_Records for processing_
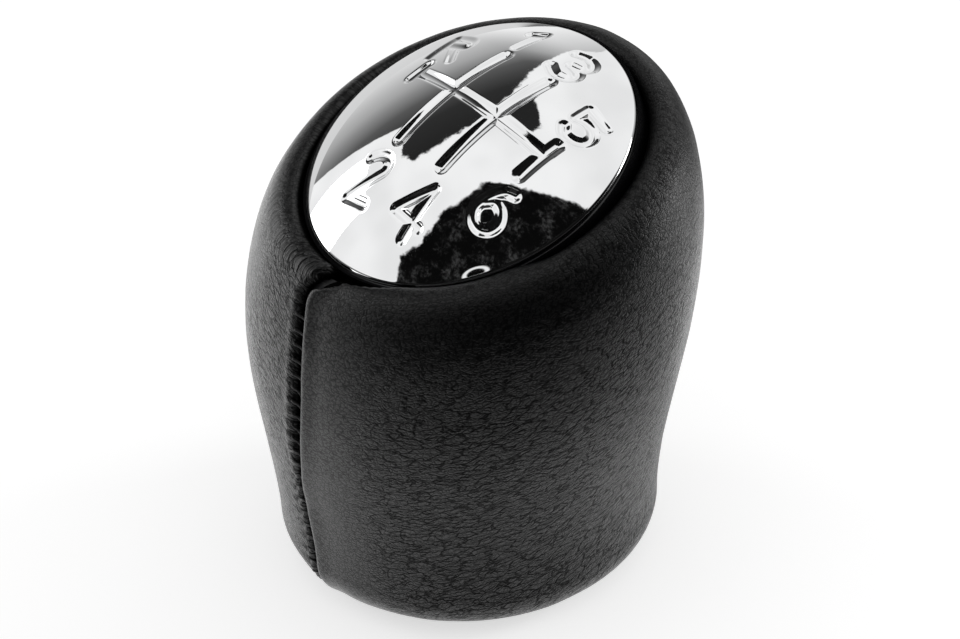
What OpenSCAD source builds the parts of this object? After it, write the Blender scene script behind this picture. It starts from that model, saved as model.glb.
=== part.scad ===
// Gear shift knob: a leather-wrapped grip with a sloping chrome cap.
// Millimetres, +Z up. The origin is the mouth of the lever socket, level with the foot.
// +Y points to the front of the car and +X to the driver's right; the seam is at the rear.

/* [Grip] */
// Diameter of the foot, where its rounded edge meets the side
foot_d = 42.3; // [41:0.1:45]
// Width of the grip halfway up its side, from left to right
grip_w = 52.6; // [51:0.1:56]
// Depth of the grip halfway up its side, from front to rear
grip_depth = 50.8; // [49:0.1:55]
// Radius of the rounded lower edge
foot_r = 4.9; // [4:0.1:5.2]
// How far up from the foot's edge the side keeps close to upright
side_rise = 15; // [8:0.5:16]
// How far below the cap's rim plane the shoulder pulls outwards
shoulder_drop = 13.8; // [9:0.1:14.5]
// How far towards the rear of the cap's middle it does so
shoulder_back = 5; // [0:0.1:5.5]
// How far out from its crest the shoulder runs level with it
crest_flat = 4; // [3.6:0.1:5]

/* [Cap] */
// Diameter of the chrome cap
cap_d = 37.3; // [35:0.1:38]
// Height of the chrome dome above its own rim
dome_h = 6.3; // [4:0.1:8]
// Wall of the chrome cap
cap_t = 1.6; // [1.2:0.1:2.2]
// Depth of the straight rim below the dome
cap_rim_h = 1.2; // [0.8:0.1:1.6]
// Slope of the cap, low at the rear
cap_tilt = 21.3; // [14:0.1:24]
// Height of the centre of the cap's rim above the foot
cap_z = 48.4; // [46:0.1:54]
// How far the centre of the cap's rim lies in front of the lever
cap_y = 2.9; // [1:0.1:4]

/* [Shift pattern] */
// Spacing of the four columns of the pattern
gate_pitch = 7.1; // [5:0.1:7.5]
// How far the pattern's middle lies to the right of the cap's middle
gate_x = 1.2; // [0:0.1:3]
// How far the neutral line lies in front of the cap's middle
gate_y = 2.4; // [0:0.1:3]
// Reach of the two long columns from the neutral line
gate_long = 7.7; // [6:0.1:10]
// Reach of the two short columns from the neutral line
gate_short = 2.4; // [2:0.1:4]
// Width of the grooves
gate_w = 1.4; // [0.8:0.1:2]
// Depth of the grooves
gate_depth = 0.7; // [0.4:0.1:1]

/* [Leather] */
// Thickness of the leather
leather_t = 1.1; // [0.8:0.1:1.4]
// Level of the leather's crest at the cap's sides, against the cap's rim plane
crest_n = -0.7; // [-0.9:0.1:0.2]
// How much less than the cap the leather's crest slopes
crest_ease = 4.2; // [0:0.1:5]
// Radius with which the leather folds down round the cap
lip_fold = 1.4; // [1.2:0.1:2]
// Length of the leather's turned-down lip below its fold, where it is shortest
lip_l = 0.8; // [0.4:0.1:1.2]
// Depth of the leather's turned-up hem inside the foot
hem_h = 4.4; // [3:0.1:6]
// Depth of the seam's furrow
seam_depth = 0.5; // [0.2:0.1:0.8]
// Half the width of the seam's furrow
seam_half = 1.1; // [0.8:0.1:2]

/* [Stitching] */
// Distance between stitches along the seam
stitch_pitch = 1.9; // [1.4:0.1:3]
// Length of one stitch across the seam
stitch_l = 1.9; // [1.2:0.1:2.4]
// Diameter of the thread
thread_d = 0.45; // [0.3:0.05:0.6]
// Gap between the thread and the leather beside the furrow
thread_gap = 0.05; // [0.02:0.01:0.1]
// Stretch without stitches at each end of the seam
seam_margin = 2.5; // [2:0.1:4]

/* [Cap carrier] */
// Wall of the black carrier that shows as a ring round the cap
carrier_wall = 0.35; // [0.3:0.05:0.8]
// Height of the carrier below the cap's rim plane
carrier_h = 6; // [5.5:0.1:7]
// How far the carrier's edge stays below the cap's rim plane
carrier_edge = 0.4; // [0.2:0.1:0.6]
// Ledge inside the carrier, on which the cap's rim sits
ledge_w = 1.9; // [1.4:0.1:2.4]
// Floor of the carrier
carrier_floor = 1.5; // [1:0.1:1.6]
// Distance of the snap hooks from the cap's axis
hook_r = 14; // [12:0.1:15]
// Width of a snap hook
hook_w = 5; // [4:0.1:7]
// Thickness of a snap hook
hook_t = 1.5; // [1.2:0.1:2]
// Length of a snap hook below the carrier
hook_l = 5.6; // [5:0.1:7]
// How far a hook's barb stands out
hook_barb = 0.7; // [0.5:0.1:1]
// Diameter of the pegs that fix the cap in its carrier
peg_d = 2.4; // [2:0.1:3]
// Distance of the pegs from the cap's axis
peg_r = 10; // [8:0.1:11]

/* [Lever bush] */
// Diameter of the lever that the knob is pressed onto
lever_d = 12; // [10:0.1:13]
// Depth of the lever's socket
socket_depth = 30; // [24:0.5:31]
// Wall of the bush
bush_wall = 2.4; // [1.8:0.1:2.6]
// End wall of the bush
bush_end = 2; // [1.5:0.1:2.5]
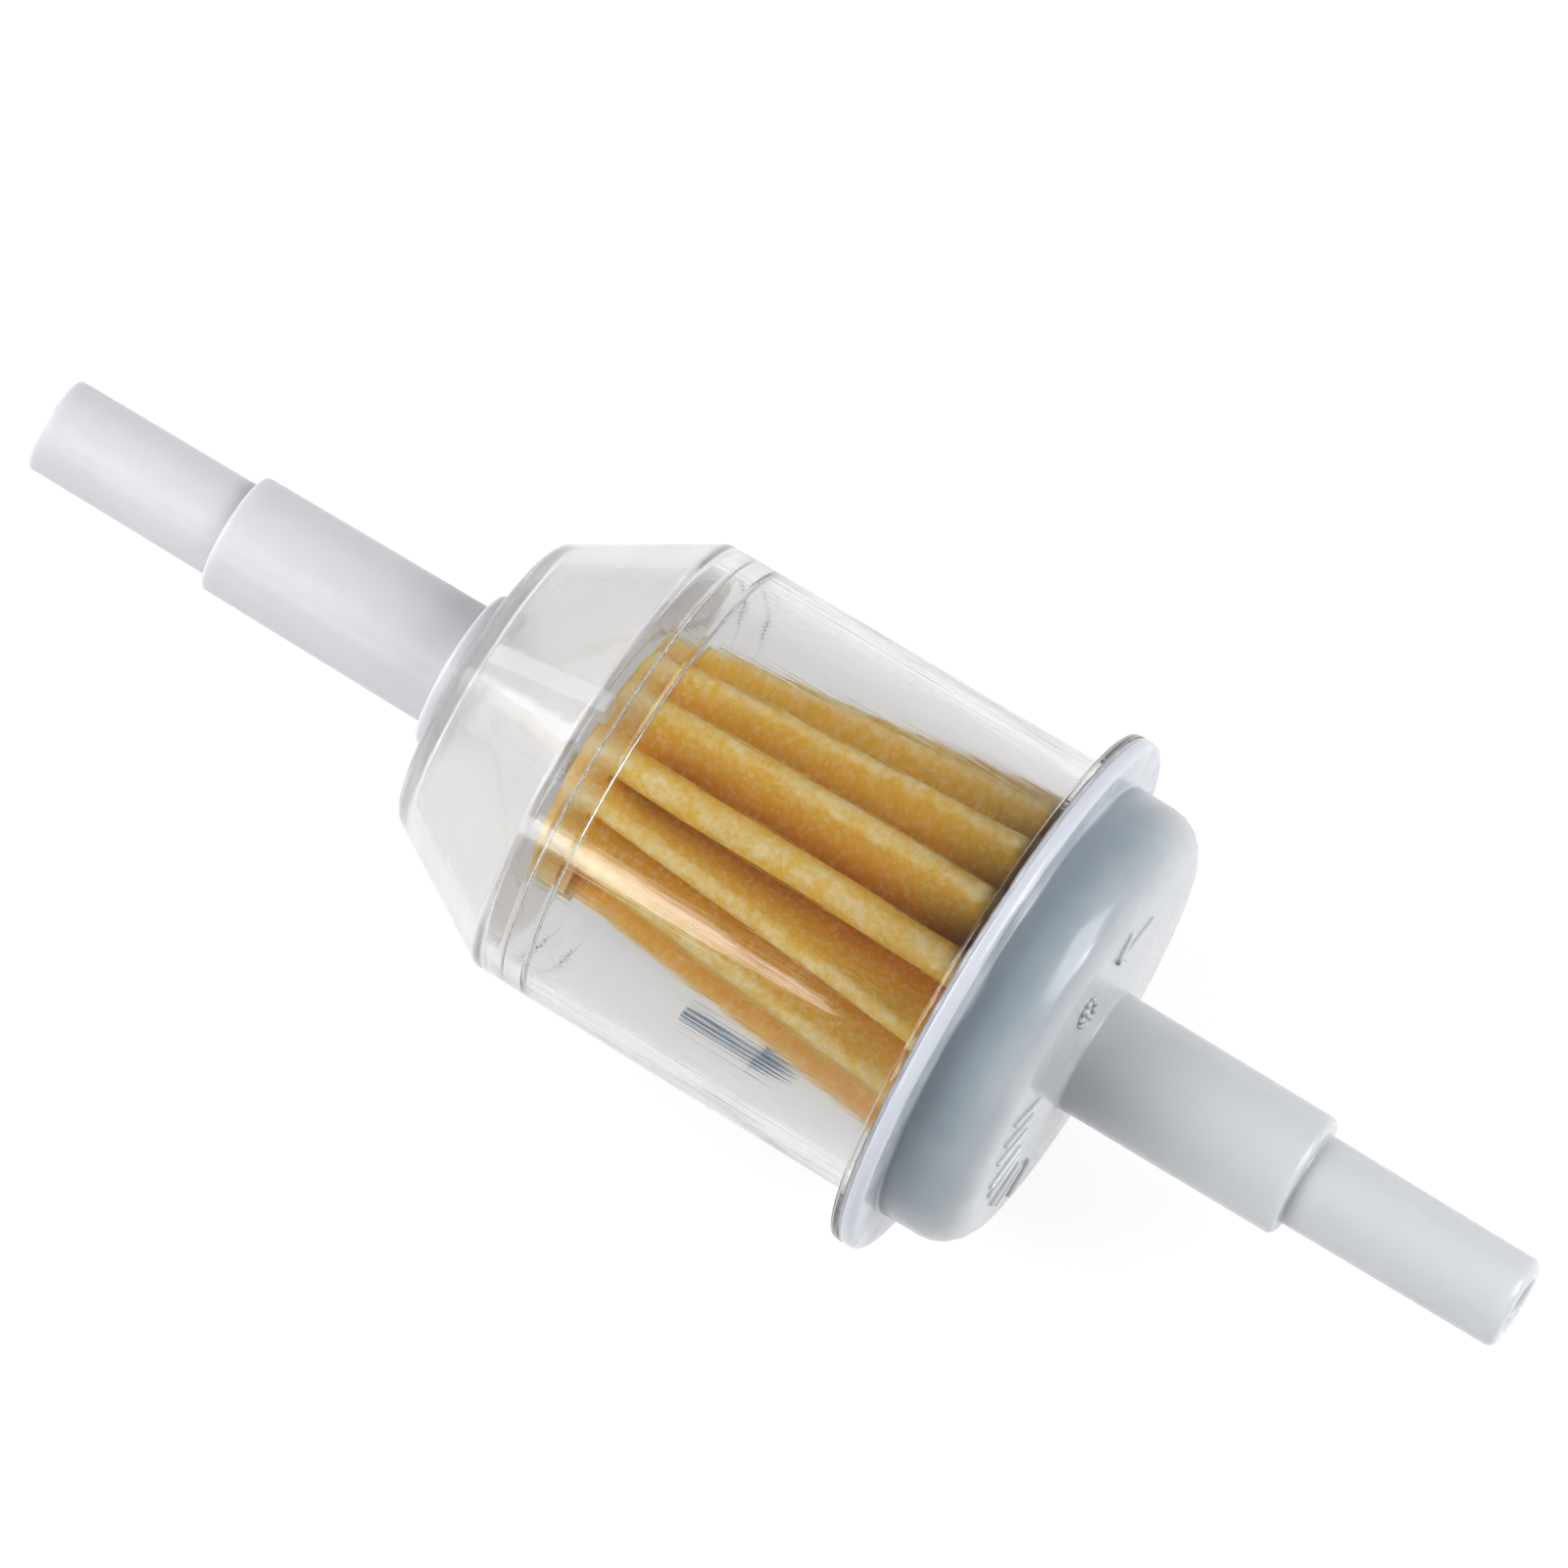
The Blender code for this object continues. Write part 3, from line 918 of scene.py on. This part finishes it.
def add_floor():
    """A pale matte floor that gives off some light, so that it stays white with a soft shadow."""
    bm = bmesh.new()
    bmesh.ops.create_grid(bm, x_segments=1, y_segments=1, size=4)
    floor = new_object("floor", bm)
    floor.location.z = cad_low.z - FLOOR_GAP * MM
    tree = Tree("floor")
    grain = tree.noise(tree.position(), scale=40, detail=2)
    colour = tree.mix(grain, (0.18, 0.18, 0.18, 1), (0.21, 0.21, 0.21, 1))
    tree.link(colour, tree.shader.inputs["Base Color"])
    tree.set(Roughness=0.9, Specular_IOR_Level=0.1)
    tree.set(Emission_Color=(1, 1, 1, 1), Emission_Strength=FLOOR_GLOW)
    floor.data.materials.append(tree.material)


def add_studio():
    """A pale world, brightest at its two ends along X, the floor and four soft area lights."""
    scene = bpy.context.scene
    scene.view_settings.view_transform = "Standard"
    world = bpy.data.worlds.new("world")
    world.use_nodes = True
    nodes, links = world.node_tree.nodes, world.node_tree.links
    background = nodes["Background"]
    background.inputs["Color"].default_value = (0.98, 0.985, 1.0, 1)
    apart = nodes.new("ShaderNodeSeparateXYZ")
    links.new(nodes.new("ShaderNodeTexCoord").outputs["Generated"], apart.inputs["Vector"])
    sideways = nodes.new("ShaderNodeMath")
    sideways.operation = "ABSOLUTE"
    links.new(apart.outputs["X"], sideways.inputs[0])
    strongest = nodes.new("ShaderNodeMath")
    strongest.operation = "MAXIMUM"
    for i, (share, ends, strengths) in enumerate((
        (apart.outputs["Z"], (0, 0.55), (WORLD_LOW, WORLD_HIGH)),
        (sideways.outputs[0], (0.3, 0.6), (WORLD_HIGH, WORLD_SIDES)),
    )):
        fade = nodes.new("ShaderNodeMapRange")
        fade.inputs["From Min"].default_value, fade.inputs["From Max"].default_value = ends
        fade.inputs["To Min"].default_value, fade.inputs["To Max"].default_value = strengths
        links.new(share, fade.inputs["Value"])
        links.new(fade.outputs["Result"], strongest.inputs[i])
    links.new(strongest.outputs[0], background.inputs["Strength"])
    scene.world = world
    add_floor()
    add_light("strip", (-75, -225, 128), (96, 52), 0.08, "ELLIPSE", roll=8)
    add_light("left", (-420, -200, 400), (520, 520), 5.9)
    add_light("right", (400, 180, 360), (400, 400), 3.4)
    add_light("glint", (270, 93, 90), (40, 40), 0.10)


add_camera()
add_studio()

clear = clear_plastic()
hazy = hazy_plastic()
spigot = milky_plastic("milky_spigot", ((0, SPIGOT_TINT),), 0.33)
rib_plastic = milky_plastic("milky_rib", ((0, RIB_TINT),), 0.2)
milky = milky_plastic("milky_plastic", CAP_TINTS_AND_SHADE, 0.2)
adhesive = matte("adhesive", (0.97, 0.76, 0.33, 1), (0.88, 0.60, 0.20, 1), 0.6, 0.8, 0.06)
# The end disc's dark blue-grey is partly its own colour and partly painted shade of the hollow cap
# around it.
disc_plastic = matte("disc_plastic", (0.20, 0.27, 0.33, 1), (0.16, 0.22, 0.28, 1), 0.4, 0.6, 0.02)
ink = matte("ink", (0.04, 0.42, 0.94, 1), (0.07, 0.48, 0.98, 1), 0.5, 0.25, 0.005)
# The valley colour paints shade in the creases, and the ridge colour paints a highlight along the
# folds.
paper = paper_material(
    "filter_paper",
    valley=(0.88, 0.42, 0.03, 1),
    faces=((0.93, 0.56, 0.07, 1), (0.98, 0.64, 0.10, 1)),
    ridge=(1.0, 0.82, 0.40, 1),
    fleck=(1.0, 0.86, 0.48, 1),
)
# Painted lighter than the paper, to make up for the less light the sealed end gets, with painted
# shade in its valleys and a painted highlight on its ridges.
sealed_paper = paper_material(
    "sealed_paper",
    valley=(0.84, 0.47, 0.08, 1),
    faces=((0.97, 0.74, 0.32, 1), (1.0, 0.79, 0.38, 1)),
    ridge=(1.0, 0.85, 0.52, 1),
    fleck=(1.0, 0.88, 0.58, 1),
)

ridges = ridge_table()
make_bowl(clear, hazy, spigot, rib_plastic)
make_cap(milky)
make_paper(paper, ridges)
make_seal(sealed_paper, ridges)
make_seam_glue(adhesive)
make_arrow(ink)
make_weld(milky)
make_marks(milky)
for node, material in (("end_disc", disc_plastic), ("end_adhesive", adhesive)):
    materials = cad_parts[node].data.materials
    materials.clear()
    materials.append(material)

_Given request_
Scan the material above for the string "materials" and return the lines that hold it.

_Final answer_
    floor.data.materials.append(tree.material)
    materials = cad_parts[node].data.materials
    materials.clear()
    materials.append(material)